Il Bubna s’era illuso d’aver definitivamente sepolto il duca di Brindisi, invece seppe che era stato mandato in Piemonte per conto della Russia. Lo zar voleva i suoi servigi per conoscere la situazione nel Regno di Sardegna e, da subito, il duca era entrato in contatto col Marchese di San Marzano e con notevoli personaggi della corte sabauda, mettendosi pure a spifferare notizie sui carbonari di Venezia, sulla Curia romana, sulla polizia austriaca nei regni italiani e su Bubna stesso. Scoprendosi sorvegliato e sentendosi minacciato, il duca raggiunse Monaco di Baviera, ma anche qui si ritrovò pedinato e allora cercò riparo in Svizzera e poi a Lione. Intanto, senza che lui lo sapesse, s’era attivata anche la diplomazia borbonica reclamando il suo arresto per le truffe compiute in Francia, ma in realtà ansiosa di punire un agente murattiano.
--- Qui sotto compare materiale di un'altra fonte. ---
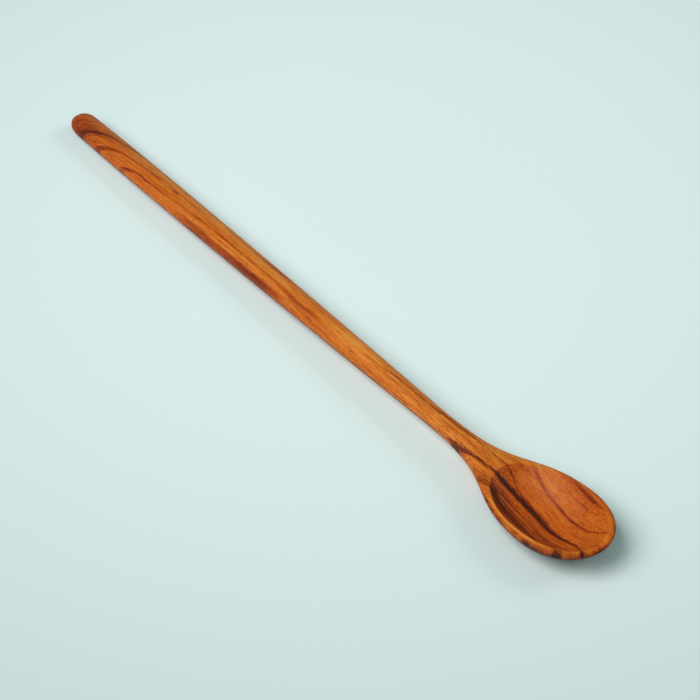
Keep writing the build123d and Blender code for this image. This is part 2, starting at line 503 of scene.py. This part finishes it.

Bubna allora si mise all’opera per togliersi finalmente dai piedi l’infido personaggio. Gli conferì degli ordini fasulli e lo spedì a Napoli come agente austriaco. Entrato nel regno patrio nel novembre del 1820, l’Antinori si mise rapidamente in relazione con Carrascosa ed il duca di Campochiaro e incontrò emissari carbonari, tra i quali anche l’abate Luigi Minichini, già a maggio del seguente anno però le autorità borboniche lo fecero arrestare. Fu condannato ad un mese di carcere, liberato in anticipo e messo sotto stretta soveglianza.

Privo così di amicizie, appoggi e credito, si spense a Napoli, il 25 gennaio del 1856,  da tempo dimenticato.